» Stated goal
Everything from the line containing "Turn this picture" down to the line containing "back_draft = 2.7" is to be returned exactly; include both boundary lines and leave out all others.

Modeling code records
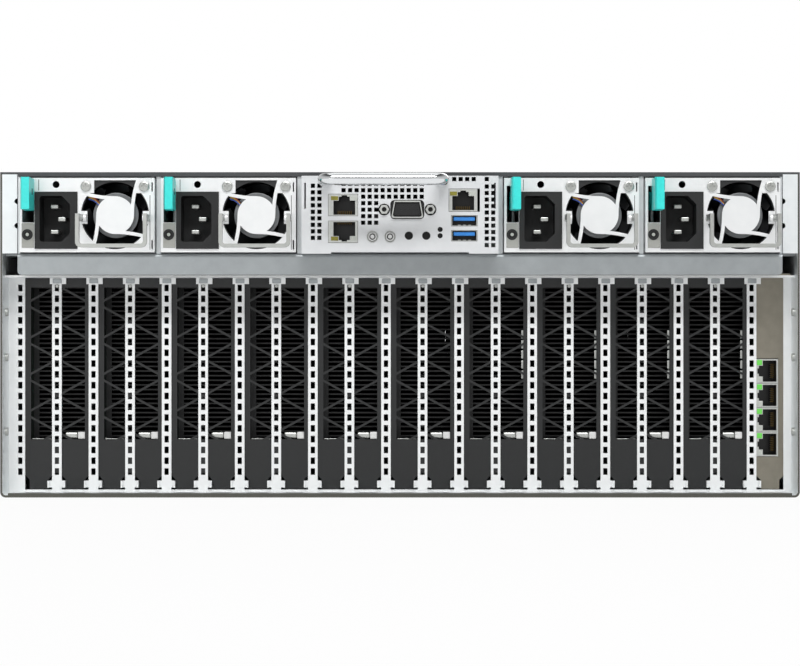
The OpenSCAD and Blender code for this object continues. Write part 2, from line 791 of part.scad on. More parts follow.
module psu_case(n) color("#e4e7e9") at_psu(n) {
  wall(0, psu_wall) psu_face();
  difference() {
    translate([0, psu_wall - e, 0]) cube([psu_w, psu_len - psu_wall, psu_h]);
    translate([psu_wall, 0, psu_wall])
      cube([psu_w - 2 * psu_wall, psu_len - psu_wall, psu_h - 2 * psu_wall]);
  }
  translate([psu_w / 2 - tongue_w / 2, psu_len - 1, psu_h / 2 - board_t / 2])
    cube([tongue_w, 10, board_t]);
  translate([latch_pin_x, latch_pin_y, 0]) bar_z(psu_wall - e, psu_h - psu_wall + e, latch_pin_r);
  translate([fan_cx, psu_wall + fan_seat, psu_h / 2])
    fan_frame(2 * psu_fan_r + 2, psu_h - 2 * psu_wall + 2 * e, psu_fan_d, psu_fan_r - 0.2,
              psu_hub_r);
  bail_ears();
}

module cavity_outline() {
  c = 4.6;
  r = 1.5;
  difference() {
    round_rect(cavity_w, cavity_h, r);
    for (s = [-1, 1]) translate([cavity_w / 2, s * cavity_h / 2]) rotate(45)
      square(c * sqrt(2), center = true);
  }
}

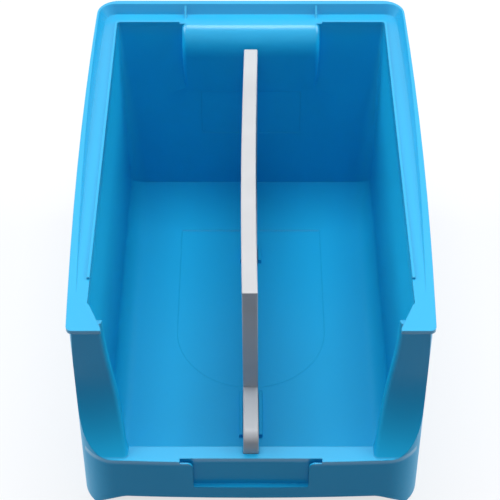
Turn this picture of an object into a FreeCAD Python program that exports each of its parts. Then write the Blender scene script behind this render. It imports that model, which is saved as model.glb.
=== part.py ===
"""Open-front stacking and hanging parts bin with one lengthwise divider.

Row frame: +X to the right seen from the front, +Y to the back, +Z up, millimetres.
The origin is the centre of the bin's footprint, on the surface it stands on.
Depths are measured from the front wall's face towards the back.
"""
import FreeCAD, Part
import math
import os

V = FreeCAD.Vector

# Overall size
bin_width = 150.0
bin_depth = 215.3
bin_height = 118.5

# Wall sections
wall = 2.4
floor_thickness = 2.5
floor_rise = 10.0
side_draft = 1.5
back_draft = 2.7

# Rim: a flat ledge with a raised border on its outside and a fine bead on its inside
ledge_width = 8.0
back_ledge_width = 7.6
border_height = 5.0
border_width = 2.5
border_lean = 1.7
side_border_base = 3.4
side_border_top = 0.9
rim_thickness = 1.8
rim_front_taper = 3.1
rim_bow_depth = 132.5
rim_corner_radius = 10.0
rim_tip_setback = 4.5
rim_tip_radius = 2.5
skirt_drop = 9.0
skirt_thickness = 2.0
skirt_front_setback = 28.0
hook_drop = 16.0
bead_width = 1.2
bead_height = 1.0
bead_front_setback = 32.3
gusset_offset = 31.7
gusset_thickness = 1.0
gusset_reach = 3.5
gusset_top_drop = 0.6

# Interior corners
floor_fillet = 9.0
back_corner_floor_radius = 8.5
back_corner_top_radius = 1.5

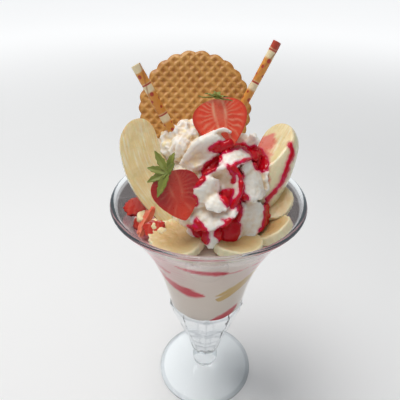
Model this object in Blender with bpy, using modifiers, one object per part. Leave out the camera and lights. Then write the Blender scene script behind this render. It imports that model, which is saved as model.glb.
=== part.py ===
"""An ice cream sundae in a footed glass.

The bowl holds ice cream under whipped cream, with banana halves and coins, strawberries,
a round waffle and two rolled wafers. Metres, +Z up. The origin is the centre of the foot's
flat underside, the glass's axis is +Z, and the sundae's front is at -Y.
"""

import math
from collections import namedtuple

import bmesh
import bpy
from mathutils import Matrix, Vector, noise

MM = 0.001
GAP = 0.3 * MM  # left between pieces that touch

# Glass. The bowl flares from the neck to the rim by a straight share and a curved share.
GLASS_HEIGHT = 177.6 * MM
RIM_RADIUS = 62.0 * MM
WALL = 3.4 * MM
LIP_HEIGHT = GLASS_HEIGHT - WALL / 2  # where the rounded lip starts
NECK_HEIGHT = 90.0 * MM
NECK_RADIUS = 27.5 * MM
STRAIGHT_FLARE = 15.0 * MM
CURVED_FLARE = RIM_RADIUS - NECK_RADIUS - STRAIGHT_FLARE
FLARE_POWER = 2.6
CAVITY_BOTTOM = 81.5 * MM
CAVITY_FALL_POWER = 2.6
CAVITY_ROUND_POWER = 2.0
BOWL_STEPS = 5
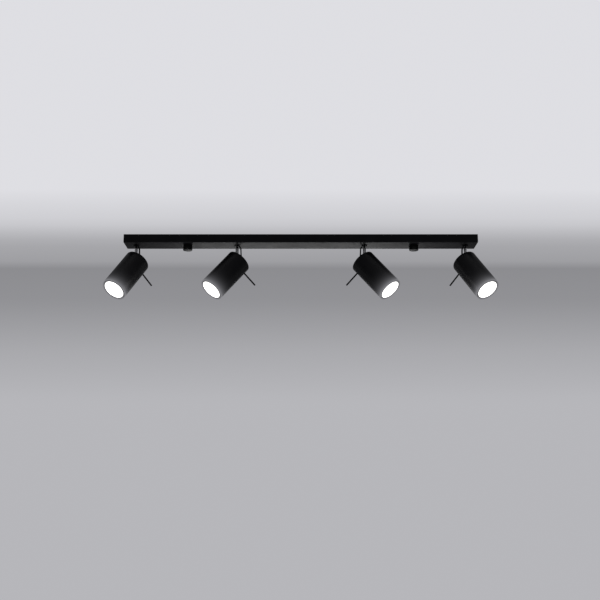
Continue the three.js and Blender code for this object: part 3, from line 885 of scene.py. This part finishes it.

» Exercise output
Turn this picture of an object into a FreeCAD Python program that exports each of its parts. Then write the Blender scene script behind this render. It imports that model, which is saved as model.glb.
=== part.py ===
"""Open-front stacking and hanging parts bin with one lengthwise divider.

Row frame: +X to the right seen from the front, +Y to the back, +Z up, millimetres.
The origin is the centre of the bin's footprint, on the surface it stands on.
Depths are measured from the front wall's face towards the back.
"""
import FreeCAD, Part
import math
import os

V = FreeCAD.Vector

# Overall size
bin_width = 150.0
bin_depth = 215.3
bin_height = 118.5

# Wall sections
wall = 2.4
floor_thickness = 2.5
floor_rise = 10.0
side_draft = 1.5
back_draft = 2.7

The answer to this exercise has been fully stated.